In my recent wanderings around cyberspace, I came across these little beauties – baby spuds covered with salt and baked. It’s a method of cooking often associated with fish, but can be applied to many things [1]. The theory is that the salt layer seals in steam, flavour and nutrients and the potatoes (or fish) cook through what is effectively a combination of steaming and roasting, becoming infused with salt flavour but not overly salty. I ate these little guys straight out of the oven and I didn’t even feel the need to add any butter [2], that’s how good they were. Moister than roasties, but with some of the same flavours. I will certainly be making these again (and reusing the salt I used first time to do so).

You’ll need:
  • around 400g to 500g coarse salt
  • approx. 500g baby potatoes
You’ll also need:
  • An ovenproof dish – I used an oval earthenware dish, about 28cm x 20cm x 5cm
The Steps:
  • Preheat your oven to 200C
  • Scrub the baby potatoes.

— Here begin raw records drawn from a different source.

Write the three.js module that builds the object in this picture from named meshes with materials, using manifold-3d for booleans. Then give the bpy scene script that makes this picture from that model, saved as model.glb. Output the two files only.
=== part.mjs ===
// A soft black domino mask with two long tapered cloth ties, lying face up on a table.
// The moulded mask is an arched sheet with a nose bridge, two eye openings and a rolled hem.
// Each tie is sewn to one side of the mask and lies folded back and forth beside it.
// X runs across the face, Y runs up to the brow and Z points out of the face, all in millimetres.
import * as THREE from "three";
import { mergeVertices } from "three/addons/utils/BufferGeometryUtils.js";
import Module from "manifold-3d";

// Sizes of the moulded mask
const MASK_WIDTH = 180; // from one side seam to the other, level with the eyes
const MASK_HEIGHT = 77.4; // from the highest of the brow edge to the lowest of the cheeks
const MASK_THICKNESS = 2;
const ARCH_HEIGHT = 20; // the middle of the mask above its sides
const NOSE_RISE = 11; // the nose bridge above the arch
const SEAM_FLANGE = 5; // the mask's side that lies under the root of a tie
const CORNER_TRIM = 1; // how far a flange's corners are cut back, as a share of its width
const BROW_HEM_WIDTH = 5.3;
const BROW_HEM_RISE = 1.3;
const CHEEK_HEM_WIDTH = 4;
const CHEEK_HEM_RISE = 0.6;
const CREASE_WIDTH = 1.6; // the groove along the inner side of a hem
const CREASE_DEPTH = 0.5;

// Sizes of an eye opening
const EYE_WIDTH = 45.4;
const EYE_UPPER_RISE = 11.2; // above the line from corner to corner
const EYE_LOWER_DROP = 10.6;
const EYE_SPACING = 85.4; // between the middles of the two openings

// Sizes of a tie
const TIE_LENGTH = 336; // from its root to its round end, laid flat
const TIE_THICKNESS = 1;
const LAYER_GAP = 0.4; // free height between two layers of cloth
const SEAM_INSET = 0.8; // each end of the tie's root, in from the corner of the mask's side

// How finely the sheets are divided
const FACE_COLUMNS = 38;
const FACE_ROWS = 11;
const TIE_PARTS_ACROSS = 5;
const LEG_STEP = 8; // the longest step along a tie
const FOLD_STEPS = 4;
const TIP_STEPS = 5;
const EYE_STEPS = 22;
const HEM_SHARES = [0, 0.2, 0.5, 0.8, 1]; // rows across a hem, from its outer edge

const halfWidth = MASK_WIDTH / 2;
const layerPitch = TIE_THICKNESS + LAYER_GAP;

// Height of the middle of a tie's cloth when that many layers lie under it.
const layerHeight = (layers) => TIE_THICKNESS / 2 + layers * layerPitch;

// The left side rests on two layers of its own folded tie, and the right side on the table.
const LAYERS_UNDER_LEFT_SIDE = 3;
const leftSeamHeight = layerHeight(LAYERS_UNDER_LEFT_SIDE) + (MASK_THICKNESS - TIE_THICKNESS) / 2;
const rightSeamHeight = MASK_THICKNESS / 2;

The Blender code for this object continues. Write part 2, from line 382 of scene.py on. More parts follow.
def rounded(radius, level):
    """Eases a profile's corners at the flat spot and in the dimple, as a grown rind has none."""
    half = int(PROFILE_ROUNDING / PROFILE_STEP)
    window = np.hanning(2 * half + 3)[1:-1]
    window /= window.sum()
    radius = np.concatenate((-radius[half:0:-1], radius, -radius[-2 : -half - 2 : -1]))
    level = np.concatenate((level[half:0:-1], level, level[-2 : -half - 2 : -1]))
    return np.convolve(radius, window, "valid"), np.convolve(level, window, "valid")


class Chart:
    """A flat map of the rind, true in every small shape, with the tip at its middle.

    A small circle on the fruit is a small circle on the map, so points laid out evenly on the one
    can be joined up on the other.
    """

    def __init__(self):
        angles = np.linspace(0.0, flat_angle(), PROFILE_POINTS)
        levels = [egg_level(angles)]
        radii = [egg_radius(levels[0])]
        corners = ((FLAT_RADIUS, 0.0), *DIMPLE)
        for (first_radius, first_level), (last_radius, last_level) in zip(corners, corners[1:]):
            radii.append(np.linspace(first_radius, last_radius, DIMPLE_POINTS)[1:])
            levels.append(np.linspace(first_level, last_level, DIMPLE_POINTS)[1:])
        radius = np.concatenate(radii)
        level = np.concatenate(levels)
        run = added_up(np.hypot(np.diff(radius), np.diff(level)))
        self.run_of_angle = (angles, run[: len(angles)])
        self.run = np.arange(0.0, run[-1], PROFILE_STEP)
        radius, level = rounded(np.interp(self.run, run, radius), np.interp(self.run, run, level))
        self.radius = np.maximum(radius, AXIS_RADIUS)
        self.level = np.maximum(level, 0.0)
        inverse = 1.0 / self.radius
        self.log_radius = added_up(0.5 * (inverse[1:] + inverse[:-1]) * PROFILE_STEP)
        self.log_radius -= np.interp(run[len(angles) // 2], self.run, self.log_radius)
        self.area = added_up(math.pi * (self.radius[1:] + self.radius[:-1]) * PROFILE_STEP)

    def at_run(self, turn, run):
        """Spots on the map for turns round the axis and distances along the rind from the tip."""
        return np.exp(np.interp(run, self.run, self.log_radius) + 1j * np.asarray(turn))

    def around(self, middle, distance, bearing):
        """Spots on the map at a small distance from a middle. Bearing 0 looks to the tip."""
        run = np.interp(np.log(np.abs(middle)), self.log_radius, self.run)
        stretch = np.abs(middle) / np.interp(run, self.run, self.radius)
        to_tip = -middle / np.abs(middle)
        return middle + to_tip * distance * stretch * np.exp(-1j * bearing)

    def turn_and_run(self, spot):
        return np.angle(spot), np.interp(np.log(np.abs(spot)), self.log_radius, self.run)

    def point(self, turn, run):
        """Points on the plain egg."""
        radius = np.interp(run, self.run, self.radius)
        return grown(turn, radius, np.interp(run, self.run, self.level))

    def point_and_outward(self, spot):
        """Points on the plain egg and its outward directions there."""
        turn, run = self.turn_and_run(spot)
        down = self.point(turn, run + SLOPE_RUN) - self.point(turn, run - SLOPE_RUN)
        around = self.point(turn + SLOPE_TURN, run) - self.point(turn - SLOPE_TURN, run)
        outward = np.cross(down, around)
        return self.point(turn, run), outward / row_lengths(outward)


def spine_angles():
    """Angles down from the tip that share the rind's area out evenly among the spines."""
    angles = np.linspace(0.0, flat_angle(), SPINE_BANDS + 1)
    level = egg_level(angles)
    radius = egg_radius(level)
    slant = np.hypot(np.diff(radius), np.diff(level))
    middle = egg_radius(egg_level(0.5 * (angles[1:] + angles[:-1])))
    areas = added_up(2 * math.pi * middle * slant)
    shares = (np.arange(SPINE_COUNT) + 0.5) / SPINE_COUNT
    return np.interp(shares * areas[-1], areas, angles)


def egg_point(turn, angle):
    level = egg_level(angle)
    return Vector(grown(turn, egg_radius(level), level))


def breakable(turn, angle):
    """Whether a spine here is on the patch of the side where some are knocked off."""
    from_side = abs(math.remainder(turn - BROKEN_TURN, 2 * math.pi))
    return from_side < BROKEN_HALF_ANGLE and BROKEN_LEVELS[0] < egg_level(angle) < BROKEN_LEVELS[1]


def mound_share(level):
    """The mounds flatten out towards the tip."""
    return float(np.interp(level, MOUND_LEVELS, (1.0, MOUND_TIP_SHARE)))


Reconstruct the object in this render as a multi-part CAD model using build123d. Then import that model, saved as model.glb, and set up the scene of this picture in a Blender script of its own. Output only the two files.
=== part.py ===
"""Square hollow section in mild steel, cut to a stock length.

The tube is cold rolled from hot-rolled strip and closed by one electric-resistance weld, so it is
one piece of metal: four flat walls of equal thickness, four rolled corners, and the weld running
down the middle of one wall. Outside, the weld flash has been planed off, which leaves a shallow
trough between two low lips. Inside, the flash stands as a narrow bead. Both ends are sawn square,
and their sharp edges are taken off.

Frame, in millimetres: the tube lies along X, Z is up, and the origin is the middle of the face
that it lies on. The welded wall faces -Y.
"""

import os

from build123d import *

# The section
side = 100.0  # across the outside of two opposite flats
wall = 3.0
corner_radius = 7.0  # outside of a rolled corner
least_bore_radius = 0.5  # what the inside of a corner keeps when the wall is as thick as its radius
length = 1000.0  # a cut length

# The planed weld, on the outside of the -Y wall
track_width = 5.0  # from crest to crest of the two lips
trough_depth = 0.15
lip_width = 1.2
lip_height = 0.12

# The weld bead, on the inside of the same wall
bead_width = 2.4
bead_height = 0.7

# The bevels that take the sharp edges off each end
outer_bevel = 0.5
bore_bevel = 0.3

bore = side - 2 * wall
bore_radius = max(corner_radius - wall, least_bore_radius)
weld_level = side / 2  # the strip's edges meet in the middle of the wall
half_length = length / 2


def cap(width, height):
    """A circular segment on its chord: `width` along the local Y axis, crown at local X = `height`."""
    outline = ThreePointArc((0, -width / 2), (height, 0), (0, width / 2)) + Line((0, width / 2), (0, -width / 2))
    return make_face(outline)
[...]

If you like, you can cut some of them in half, so that you have roughly even-sized pieces. Dry the potatoes well.
  • Scatter your ovenproof dish with a thin layer of salt. Lay the potatoes on the salt layer, cut side down for any that have been cut in half, and allowing a bit of room between each spud. Switch to a larger dish if your potatoes are squashed up against each other.
  • Cover the potatoes with enough salt to cover them completely and bake for around 45 minutes to an hour or until the flesh is soft throughout. To test, just poke a small knife through the salt crust and into one of the spuds, it should slip through easily.
  • Dig the little potatoes out from their salt bed, dust off any excess salt and enjoy.
The Variations:
  • Heidi from 101 cookbooks [3] discusses a variation where the salt is mixed with some egg white to get more of a crusting effect on the potatoes. She also suggests sticking a few cloves of peeled garlic into the salt, which is worth it for the aroma alone. You could also chop some rosemary or thyme into the salt, which should result in a gentle infusion of those flavours into the spuds.